日本のディストピアものはどうしても漫画チックになりがちなのだが、本作は実世界の隣で起きている感がちゃんとある。
じゃあ、設定にリアリティがあるかというと、町の存在の隠匿だけは無理があるが、それ以外はなんとかなりそうなバランスが素晴らしい。
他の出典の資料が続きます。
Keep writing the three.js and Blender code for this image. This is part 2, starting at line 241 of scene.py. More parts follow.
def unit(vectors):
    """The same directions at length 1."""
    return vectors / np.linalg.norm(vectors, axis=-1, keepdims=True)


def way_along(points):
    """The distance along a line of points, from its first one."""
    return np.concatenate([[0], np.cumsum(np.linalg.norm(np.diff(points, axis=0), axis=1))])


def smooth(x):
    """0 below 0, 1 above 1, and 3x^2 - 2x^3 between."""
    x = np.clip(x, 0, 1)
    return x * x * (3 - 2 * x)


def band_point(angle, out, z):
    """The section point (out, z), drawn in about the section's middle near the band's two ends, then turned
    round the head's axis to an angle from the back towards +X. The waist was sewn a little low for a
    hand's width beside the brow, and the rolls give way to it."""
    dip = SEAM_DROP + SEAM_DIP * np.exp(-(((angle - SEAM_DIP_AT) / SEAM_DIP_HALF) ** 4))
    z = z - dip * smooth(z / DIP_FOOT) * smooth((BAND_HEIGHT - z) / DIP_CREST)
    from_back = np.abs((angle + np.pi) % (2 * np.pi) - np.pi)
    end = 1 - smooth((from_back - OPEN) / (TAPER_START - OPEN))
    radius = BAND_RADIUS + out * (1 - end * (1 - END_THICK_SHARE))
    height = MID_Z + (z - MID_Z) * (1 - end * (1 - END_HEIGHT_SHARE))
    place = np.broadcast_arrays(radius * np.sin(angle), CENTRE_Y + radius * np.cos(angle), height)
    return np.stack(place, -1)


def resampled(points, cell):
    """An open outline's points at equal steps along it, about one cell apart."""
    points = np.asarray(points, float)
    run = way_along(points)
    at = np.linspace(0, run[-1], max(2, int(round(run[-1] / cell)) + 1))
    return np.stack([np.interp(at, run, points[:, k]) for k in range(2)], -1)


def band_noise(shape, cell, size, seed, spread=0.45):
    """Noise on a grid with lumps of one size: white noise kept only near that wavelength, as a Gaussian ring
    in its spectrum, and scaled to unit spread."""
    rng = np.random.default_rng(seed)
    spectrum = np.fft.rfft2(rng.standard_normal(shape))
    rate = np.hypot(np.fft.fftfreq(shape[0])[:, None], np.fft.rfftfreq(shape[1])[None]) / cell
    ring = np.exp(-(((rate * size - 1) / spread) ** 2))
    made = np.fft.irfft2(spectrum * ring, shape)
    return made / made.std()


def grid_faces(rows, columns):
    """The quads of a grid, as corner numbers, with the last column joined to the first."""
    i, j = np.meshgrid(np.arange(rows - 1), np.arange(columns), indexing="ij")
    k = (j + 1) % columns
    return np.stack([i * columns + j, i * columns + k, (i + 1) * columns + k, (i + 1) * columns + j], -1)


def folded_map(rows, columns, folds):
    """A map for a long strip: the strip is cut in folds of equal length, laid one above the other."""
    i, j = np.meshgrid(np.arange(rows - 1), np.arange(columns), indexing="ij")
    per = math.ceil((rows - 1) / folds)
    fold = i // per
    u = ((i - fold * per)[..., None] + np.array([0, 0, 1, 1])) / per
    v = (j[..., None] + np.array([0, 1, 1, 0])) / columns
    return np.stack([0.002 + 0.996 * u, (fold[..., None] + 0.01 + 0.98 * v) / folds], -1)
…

社会への皮肉も、レビュー投降、選挙投票、各種サクラ、戸籍の売買など現実でも起きてる問題であるためスパイス効きまくりである。
シチュエーションフィクションの誕生。
ソイレント・グリーン、アルファビア、華氏451など、海外には優れたシュチエーションフィクションが以前から作られていたが、不思議と日本では余りストレートに作られたものを見たことがなかったように思う。この作品は非常に戯曲的でシュールでそれでいてすべてのロケをセットに依存することなく、既存の風景の中で実は現実の裏側に極めて一見幸せで翳がなく全てが環境によって管理された、その代わり外を見る事、外と比較すること、外に出ていくことを否定された社会が実にリアルにあるかのように描かれている。それはカルト教団のコロニーでもあり、現実の苦悩から統べてが解放されたかのような描かれ方をした社会でありながら、実は現実の社会からホンのチョットスライドしただけの本物の現実ではないのかと思われるような薄ら寒さを感じさせられたリアリティがあった。この作品には遊びがなく物語性も薄いのでその点が弱点と指摘されそうだが、見る側の興味を最後まで引き付ける最低限の映像の積み重ねでeこれだけのリアリティを描き切った監督の手腕は大変評価できる。